Le comte de Saxe se distingua beaucoup dans cette chasse. Le Roi ayant blessé un sanglier d’un dard qu’il lui lança, le comte de Saxe l’arracha d’une main du corps de l’animal, que sa blessure rendoit plus redoutable, tandis que de l’autre main il en arrêta la fureur & les efforts. Il en poursuivit ensuite un autre qu’il irrita de cent façons différentes : lorsqu’il crut avoir poussé sa rage jusqu’au dernier excès, il feignit de fuir ; le sanglier courut sur lui, il se retourna & l’attendit ; appuyé d’une main sur son épieu, il tenoit de l’autre son couteau de chasse. Le sanglier furieux s’élance sur lui ; dans le moment l’intrépide chasseur lui enfonce son couteau de chasse au milieu du front, l’arrête ainsi & le renverse.
Cette chasse, qui divertit beaucoup S. M. & toute la cour, dura jusqu’à une heure après midi, que le Roi rentra pour dîner.
Chasse du cerf. Après le dîné, S. M. monta en caleche au bas de la terrasse ; les princes, toute la cour, le suivirent à cheval.
Le cerf fut chassé pendant plus de deux heures par la meute du Roi ; le comte de Toulouse, grand-veneur de France, en habit uniforme, piquant à la tête. S. M. parcourut toutes les routes du parc : la chasse passa plusieurs fois devant sa caleche ; & le cerf, après avoir tenu très-long-tems devant les chiens, alla donner de la tête contre une grille, & se tua.
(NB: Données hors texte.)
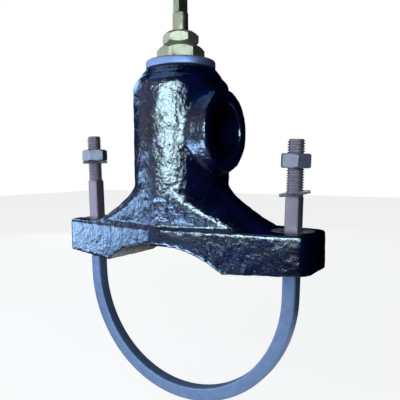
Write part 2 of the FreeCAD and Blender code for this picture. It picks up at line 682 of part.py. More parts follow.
# Valve disc: the brass holder, whose cup takes the stem's foot and whose spigot carries the seal
disc = new_body("valve_disc")
turned(disc, "holder", [
    ("0", "%s - Sizes.disc_seal_height - Sizes.disc_washer_height - Sizes.disc_nut_height - Sizes.spigot_end"
     % PLATE_UNDER),
    ("Sizes.spigot_radius", "%s - Sizes.disc_seal_height - Sizes.disc_washer_height - Sizes.disc_nut_height"
     " - Sizes.spigot_end" % PLATE_UNDER),
    ("Sizes.spigot_radius", PLATE_UNDER),
    ("Sizes.disc_radius", PLATE_UNDER),
    ("Sizes.disc_radius", PLATE_TOP),
    ("Sizes.cup_radius", PLATE_TOP),
    ("Sizes.cup_radius", CUP_TOP),
    ("Sizes.cup_bore", CUP_TOP),
    ("Sizes.cup_bore", CUP_FLOOR),
    ("0", CUP_FLOOR),
])

# Disc locknut: screwed into the cup over the stem's foot
locknut = new_body("disc_locknut")
turned(locknut, "sleeve", [
    ("Sizes.locknut_bore", "%s + Sizes.foot_play" % FOOT_TOP),
    ("Sizes.cup_bore - Sizes.screw_clearance", "%s + Sizes.foot_play" % FOOT_TOP),
    ("Sizes.cup_bore - Sizes.screw_clearance", "%s + Sizes.lap" % CUP_TOP),
    ("Sizes.locknut_bore", "%s + Sizes.lap" % CUP_TOP),
])
locknut_hex = new_sketch(locknut, "hex_plan", "XY_Plane", CUP_TOP)
polygon(locknut_hex, hexagon_points("Sizes.locknut_flats", "0"))
circle(locknut_hex, "Sizes.locknut_bore")
pad(locknut, "hex", locknut_hex, "Sizes.locknut_hex")

# Disc seal, its washer and its nut on the spigot
disc_seal = new_body("disc_seal")
turned(disc_seal, "ring", [
    (SPIGOT_BORE, SEAT_TOP),
    ("Sizes.disc_seal_radius", SEAT_TOP),
    ("Sizes.disc_seal_radius", PLATE_UNDER),
    (SPIGOT_BORE, PLATE_UNDER),
])
disc_washer = new_body("disc_washer")
turned(disc_washer, "ring", [
    (SPIGOT_BORE, "%s - Sizes.disc_washer_height" % SEAT_TOP),
    ("Sizes.disc_washer_radius", "%s - Sizes.disc_washer_height" % SEAT_TOP),
    ("Sizes.disc_washer_radius", SEAT_TOP),
    (SPIGOT_BORE, SEAT_TOP),
])
disc_nut = new_body("disc_nut")
disc_nut_hex = new_sketch(disc_nut, "hex_plan", "XY_Plane",
                          "%s - Sizes.disc_washer_height - Sizes.disc_nut_height" % SEAT_TOP)
polygon(disc_nut_hex, hexagon_points("Sizes.disc_nut_flats", "0"))
circle(disc_nut_hex, SPIGOT_BORE)
pad(disc_nut, "hex", disc_nut_hex, "Sizes.disc_nut_height")

# Strap: square bar bent to a half ring, with a round stud turned on each end. Each sketch stands
# square to the bar where the ring meets the leg, and the ring is swept about the ring's own axis.
strap = new_body("u_bolt")


def leaning_sketch(name, sign, along="0"):
    # A sketch square to one leg, at a distance along it from the ring's centre line
    sketch = new_sketch(strap, name, "XY_Plane")
    sketch.AttachmentOffset = FreeCAD.Placement(FreeCAD.Vector(0, 0, 0), FreeCAD.Rotation(FreeCAD.Vector(0, 1, 0), 1))
    sketch.setExpression("AttachmentOffset.Rotation.Angle", "%s1 * Sizes.strap_splay" % sign)
    sketch.setExpression("AttachmentOffset.Base.x", "%s1 * (%s) * sin(Sizes.strap_splay)" % (sign, along))
    sketch.setExpression("AttachmentOffset.Base.z", "Sizes.strap_centre + (%s) * cos(Sizes.strap_splay)" % along)
    return sketch


def bar_section(sketch, sign):
    inner = "%s1 * (Sizes.strap_radius - Sizes.bar_width / 2)" % sign
    outer = "%s1 * (Sizes.strap_radius + Sizes.bar_width / 2)" % sign
    polygon(sketch, [
        (inner, "-Sizes.bar_width / 2"),
        (outer, "-Sizes.bar_width / 2"),
        (outer, "Sizes.bar_width / 2"),
        (inner, "Sizes.bar_width / 2"),
    ])


right_section = leaning_sketch("right_section", "")
bar_section(right_section, "")
pad(strap, "right_leg", right_section, "Sizes.right_shank")
ring_section = leaning_sketch("ring_section", "")
bar_section(ring_section, "")
half_ring = strap.newObject("PartDesign::Revolution", "u_bolt_half_ring")
half_ring.Profile = ring_section
half_ring.ReferenceAxis = (ring_section, ["V_Axis"])
half_ring.setExpression("Angle", "180 - 2 * Sizes.strap_splay")
doc.recompute()
left_section = leaning_sketch("left_section", "-")
bar_section(left_section, "-")
pad(strap, "left_leg", left_section, "Sizes.left_shank")
half_bar = size["bar_width"] / 2
long_edges = edges_where(strap, lambda edge, middle: abs(abs(middle.y) - half_bar) < 0.01 and edge.Length > 20)
dress(strap, "Fillet", "bar_edges", long_edges, "Sizes.bar_round")
for side, sign, shank in (("right", "", "Sizes.right_shank"), ("left", "-", "Sizes.left_shank")):
    stud = leaning_sketch("stud_plan_" + side, sign, shank)
    circle(stud, "Sizes.stud_radius", "%s1 * Sizes.strap_radius" % sign)
    pad(strap, "stud_" + side, stud, "Sizes.stud_length")
stud_tops = edges_where(strap, lambda edge, middle: isinstance(edge.Curve, Part.Circle)
                        and abs(edge.Curve.Radius - size["stud_radius"]) < 0.01
                        and middle.z > size["strap_centre"] + size["right_shank"] + size["stud_length"] - 5)
dress(strap, "Chamfer", "stud_tops", stud_tops, "Sizes.stud_chamfer")


def on_leg(body, side, along):
    # Stands a body on a leg's centre line, leaning with the leg
    sign = 1 if side == "right" else -1
    body.Placement = FreeCAD.Placement(FreeCAD.Vector(0, 0, 0), FreeCAD.Rotation(FreeCAD.Vector(0, 1, 0), sign))
    body.setExpression("Placement.Rotation.Angle", "%d * Sizes.strap_splay" % sign)
    body.setExpression("Placement.Base.x", "%d * (Sizes.strap_radius * cos(Sizes.strap_splay)"
                       " + (%s) * sin(Sizes.strap_splay))" % (sign, along))
    body.setExpression("Placement.Base.z", "Sizes.strap_centre - Sizes.strap_radius * sin(Sizes.strap_splay)"
                       " + (%s) * cos(Sizes.strap_splay)" % along)
    doc.recompute()


# Hexagon nuts on the studs
nut_bore = "(Sizes.stud_radius + Sizes.nut_clearance)"
for side, turn, along in (
        ("left", "Sizes.left_nut_turn", "Sizes.left_shank + Sizes.left_nut_rise"),
        ("right", "Sizes.right_nut_turn", "Sizes.right_shank + Sizes.right_nut_rise")):
    nut = new_body("hex_nut_" + side)
    nut_plan = new_sketch(nut, "hex_plan", "XY_Plane")
    polygon(nut_plan, hexagon_points("Sizes.nut_flats", turn))
    pad(nut, "hex", nut_plan, "Sizes.nut_height")
    for name, face, upward in (("upper", "Sizes.nut_height", True), ("lower", "0", False)):
        hex_corner_cut(nut, name + "_corners", "Sizes.nut_flats", face, upward, "Sizes.nut_corner_slope",
                       "(Sizes.nut_flats / 2 - Sizes.nut_edge)")
    turned_cut(nut, "bore", [
        ("0", "-Sizes.lap"),
        (nut_bore, "-Sizes.lap"),
        (nut_bore, "Sizes.nut_height + Sizes.lap"),
        ("0", "Sizes.nut_height + Sizes.lap"),
    ])
    on_leg(nut, side, along)

# Spring washers: split rings. The left one is under its nut, the right one is slack and askew.
for side in ("left", "right"):
    washer = new_body("spring_washer_" + side)
    washer_plan = new_sketch(washer, "ring_plan", "XY_Plane")
    circle(washer_plan, "Sizes.washer_outer")
    circle(washer_plan, "Sizes.washer_inner")
    pad(washer, "ring", washer_plan, "Sizes.washer_height")
    split = new_sketch(washer, "split_plan", "XZ_Plane")
    polygon(split, [
        ("-Sizes.washer_gap / 2 - Sizes.washer_height / 2", "0"),
        ("Sizes.washer_gap / 2 - Sizes.washer_height / 2", "0"),
        ("Sizes.washer_gap / 2 + Sizes.washer_height / 2", "Sizes.washer_height"),
        ("-Sizes.washer_gap / 2 + Sizes.washer_height / 2", "Sizes.washer_height"),
    ])
    pocket(washer, "split", split, "2 * Sizes.washer_outer", back=True)
    if side == "left":
        on_leg(washer, side, "Sizes.left_shank + Sizes.left_nut_rise - Sizes.washer_height")
    else:
        on_leg(washer, side, "Sizes.right_shank + Sizes.washer_rise - Sizes.washer_height / 2")

# The slack washer leans about a level line that heads towards the front right.
askew = doc.getObject("spring_washer_right")
heading = math.radians(size["washer_tilt_heading"])
lean_axis = FreeCAD.Vector(math.sin(heading), -math.cos(heading), 0)
lean = FreeCAD.Rotation(lean_axis, size["washer_tilt"])
upright = askew.Placement
askew.setExpression("Placement.Rotation.Angle", None)
middle_of_washer = upright.multVec(FreeCAD.Vector(0, 0, size["washer_height"] / 2))
leaned = lean.multiply(upright.Rotation)
for axis_name in ("x", "z"):
    askew.setExpression("Placement.Base." + axis_name, None)
askew.Placement = FreeCAD.Placement(
    middle_of_washer - leaned.multVec(FreeCAD.Vector(0, 0, size["washer_height"] / 2)), leaned)
sheet.clear("D1")
doc.recompute()

# Every piece is checked before anything is written.
for thing in doc.Objects:
    if "Invalid" in thing.State or "Error" in thing.State:
        raise RuntimeError("%s failed" % thing.Name)
bodies = [thing for thing in doc.Objects if thing.TypeId == "PartDesign::Body"]
for body in bodies:
    if body.Shape.isNull() or not body.Shape.isValid() or len(body.Shape.Solids) != 1:
        raise RuntimeError("%s is not one sound solid" % body.Label)
for body in bodies:
    body.Shape.exportStep("parts/%s.step" % body.Label)
    print("%-20s %9.1f mm3" % (body.Label, body.Shape.Volume))
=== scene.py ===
import bmesh
import bpy
import math
from mathutils import Matrix, Vector, noise


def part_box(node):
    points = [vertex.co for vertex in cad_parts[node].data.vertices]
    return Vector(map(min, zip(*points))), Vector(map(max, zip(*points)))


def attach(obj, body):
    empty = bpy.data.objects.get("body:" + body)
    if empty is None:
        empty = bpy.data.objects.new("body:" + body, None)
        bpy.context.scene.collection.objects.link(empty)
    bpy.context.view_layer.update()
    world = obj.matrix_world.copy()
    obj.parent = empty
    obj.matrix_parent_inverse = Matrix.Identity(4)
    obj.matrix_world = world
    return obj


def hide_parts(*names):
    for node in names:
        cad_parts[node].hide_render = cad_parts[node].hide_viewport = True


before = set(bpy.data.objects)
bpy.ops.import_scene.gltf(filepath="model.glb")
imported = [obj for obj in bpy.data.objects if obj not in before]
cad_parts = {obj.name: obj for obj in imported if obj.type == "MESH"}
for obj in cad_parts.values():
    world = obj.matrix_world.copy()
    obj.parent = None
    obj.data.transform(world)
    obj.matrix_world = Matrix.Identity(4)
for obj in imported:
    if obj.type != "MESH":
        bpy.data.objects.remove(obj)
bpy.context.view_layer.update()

# The photograph's camera stands in front of the valve and to its right, at the height of the skirt, and
# looks slightly down. Its place and turns were fitted to the strap's legs, the ears and the barrel.
CAMERA_PLACE = Vector((0.2152, -0.3054, 0.1436))
CAMERA_HEADING = math.radians(33.005)
CAMERA_DIP = math.radians(3.951)
CAMERA_ROLL = math.radians(-0.367)
SENSOR_WIDTH = 36.0
FOCAL_PIXELS = 475.0
FRAME_PIXELS = 400.0
scene = bpy.context.scene
scene.view_settings.view_transform = "Standard"
camera_data = bpy.data.cameras.new("camera")
camera_data.sensor_width = SENSOR_WIDTH
camera_data.lens = SENSOR_WIDTH * FOCAL_PIXELS / FRAME_PIXELS
camera_data.clip_start = 0.01
camera = bpy.data.objects.new("camera", camera_data)
camera.matrix_world = (Matrix.Translation(CAMERA_PLACE)
                       @ Matrix.Rotation(CAMERA_HEADING, 4, "Z")
                       @ Matrix.Rotation(math.pi / 2 - CAMERA_DIP, 4, "X")
                       @ Matrix.Rotation(CAMERA_ROLL, 4, "Z"))
scene.collection.objects.link(camera)
scene.camera = camera

# The floor is pale and matt, and takes the valve's shadow. It lies just below the place that the strap
# slides down to, so the valve stands over it as if held on its main. To the camera and in what the gloss
# and the metals mirror it also glows, nearly white.
STRAP_DROP = 0.022
FLOOR_GAP = STRAP_DROP + 0.001
FLOOR_HALF = 3.0
FLOOR_GLOW = 0.85


def linear(hex_code):
    # An sRGB hex colour as the linear colour that a shader takes
    channels = [int(hex_code[k:k + 2], 16) / 255 for k in (0, 2, 4)]
    return [c / 12.92 if c <= 0.04045 else ((c + 0.055) / 1.055) ** 2.4 for c in channels] + [1.0]


def add_node(tree, kind, inputs=(), **settings):
    # One shader node with its settings. An input that is a socket is linked, any other is set.
    made = tree.nodes.new(kind)
    for name, value in settings.items():
        setattr(made, name, value)
    for socket, value in dict(inputs).items():
        if isinstance(value, bpy.types.NodeSocket):
            tree.links.new(value, made.inputs[socket])
        else:
            made.inputs[socket].default_value = value
    return made


def new_tree(name):
    # An empty node material and the output it ends in
    material = bpy.data.materials.new(name)
    material.use_nodes = True
    tree = material.node_tree
    tree.nodes.clear()
    return material, tree, tree.nodes.new("ShaderNodeOutputMaterial")


def seen_or_mirrored(tree):
    # 1 for rays from the camera, off a gloss or through glass, and 0 for those that only carry light
    rays = add_node(tree, "ShaderNodeLightPath")
    from_camera = rays.outputs["Is Camera Ray"]
    off_gloss = rays.outputs["Is Glossy Ray"]
    through_glass = rays.outputs["Is Transmission Ray"]
    either = add_node(tree, "ShaderNodeMath", {0: from_camera, 1: off_gloss}, operation="MAXIMUM")
    seen = add_node(tree, "ShaderNodeMath", {0: either.outputs[0], 1: through_glass}, operation="MAXIMUM")
    return seen.outputs[0]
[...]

Le Roi revint sur les cinq heures dans son appartement, & changea d’habit pour aller à la foire.
Salle de la foire. La foire que M. le duc d’Orléans avoit fait préparer avec magnificence, étoit établie dans la cour intérieure du château ; elle est quarrée & bâtie sur un dessein semblable à l’avant-cour.
Le lecteur ne sera peut-être pas fâché de trouver ici quelque détail de cette foire galante : l’idée en est riante & magnifique, & peut lui poindre quelques-uns de ces traits saillans du génie aussi vaste qu’aimable du grand prince qui l’avoit imaginée.
On avoit laissé de grands espaces qui avoient la forme de rues, tout-au-tour de la cour, entre les boutiques & le milieu du terrein, qu’on avoit parqueté & élevé seulement d’une marche : ce milieu étoit destiné à une salle de bal ; & on n’avoit rien oublié de ce qui pouvoit la rendre aussi magnifique que commode.